Dragonfly execution a la Josef Hofmann defines both the C# Minor and B Major preludes, then the mad mazurka in G# Minor. Nos 14 in E-flat Minor and 15 in D-flat Major “Raindrop” make a contrary moment of exquisite juxtaposition, especially for the D-flat’s chiseled bass line. The No. 16, with its volcanic energies, qualifies as the most brilliant étude of the set. For poetic nuance, few of the préludes match that in A-flat Major, played with fervent passion by Lortat. The E-flat Major, for my taste, always tells me how the pianist would likely play Schumann’s works, while the B-flat Major indicates how gliding metrics and interior lines could gain impeccable clarity from a thoughtful artist. The pellucid F Major finds itself between two demonic storms, those in G Minor and D Minor, the latter of which moves the mortal crisis almost too glibly.

Lortat documented the Chopin 14 Waltzes on two dates, 4 and 12 May 1931. Even if conceived as salon pieces, the Lortat realizations allot them a fuller context, their liquid appeal often made to thunder in sudden surges of enthusiasm. The A-flat Major, Op. 34/1 and F Major, Op. 34/3 dazzle in their impetuous motions and shifts in tempo and dynamics. The sheer ease and lucidity of the last page of the A-flat invokes a sense of pearly wit that likewise inhabits several of other waltzes. The A Minor evolves into a nocturne-ballad of persuasive girth. The bravura “modernity” of approach in the 2/4 Waltz in F should give auditors pause. Yet, the triptych of waltzes Op. 64 reveals aspects of an older tradition, given to tempo rubato and bel canto voicing. The subtleties abound as we traverse further into the set of waltzes, as do the pyrotechnics, such as Lortat’s colored trills. Lortat becomes to the Chopin waltzes what Ignaz Friedman is to the mazurkas, a compendium of taste and polished execution. Just one example will suffice: listen to the panoply of color and dynamic shifts that inhabit the B Minor, Op. 69/2 for every permutation of informed nuance.

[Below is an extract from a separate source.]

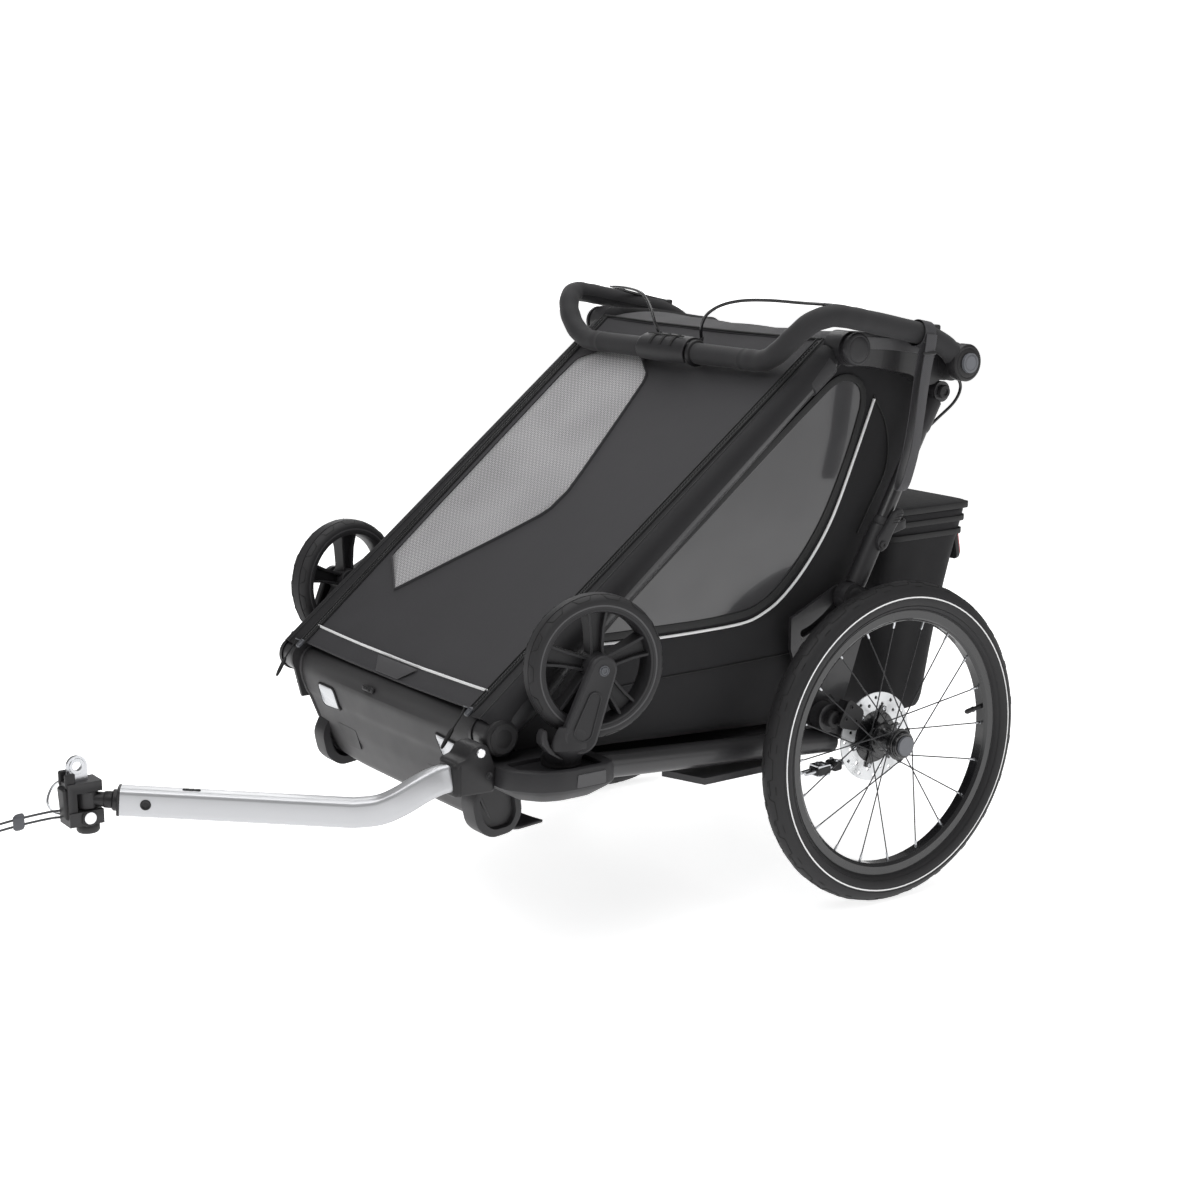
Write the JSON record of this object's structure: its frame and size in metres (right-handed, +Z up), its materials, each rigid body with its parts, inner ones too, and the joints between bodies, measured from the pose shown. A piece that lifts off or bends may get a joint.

The series of Chopin Études, Op. 10 from 1928 pre-date the more famous set by Alfred Cortot by five years, but they reveal no cause to have been overlooked. If the startling confidence of the opening C Major has not mesmerized you, his thorough control in the No. 2 in A Minor should, with its measured coordination of the hands. The lovely simplicity of Lortat’s bel canto in the E Major finds bravura color in its middle section strettos in contrary octaves. Lortat’s inflamed velocity inhabits the studies in C# Minor, G-flat Major, C Major (in astounding syncopes), F Minor, A-flat Major, and the eternal showpiece in C Minor, “Revolutionary.” For Lortat’s poetic sense, we have the Étude in E-flat Minor, and the wispy No. 11 in E-flat Major.

The series of Chopin Études, Op. 25 from 1929 reveal no diminution of digital fortitude. The No. 1 in A-flat Major “Aeolian Harp” exudes a beautiful sense of rhythmic flux and natural bel canto expressiveness. The same, potent discipline in color applies to his No. 6 in G# Minor. Listening to the fluent, even pulsations of the diptych in F Minor and F Major (in studied gallop), we might attribute Lotat’s ease of motion to Egon Petri. The demands of the No. 4 in A Minor on Lortat’s agogic acuities meet their match in awesome, fluid motion. The large Étude in E Minor requires a change of dramatic texture in its middle section that Lortat realizes in bright colors, indicative of what he might have sounded like in the Fourth Ballade. Perhaps the most evocative of the Op. 25 set, No. 7 in C# Minor, fuses nocturne and ballade elements into its ruminative contours, here rendered with poised nobility from Lortat. He devours the studies in D-flat Major and G-flat Major in one gulp, again, akin to Josef Hofmann. For Lortat’s sheer, Herculean power at the keyboard, the last three studies of Op. 25 demonstrate a massive technique that knows when to relent and allow Chopin’s poetry to emerge, as in the middle of the B Minor. The “Winter Wind” of No. 11 in A Minor here deserves its nickname, especially for the volatile cascades Lortat delivers. The No. 12 “Ocean” Étude, along with Lortat’s set of Trois Nouvelles Études, took me back to my introductory performances, from Claudio Arrau, by no means an invidious comparison.

A note in the fine booklet from Frédéric Gaussin tells us that the 27 Études had been recorded originally according to duration of performance, out of order, to accommodate the 78 rpm medium. Here, they are arranged in their established chronology.

Lortat’s Sonata No. 2 in B-flat Minor (recorded 9 June 1928) presents us rather a challenge to our modern taste. A surfeit of passion injects Inordinate speed and an infusion of impulsive rubato to inhabit virtually every measure of the first two movements. No repeat in the first movement, with barely atmosphere to inhale the second subject, and a breathless, gasping Scherzo leave us quite shattered. We wonder if such predilection to velocity were endemic to the French school, having been reminded of Artur Rubinstein’s account of Saint-Saëns’ playing of Chopin Third Scherzo. Except for some colossal percussion and a feverish trill in the Funeral March, the movement returns to something like normalcy of expectation; and the last movement, of course, Finale: Presto, accepts Lortat’s inflammatory passion gratefully.  Still, a wonderful legacy from a pianist who might otherwise have been forgotten.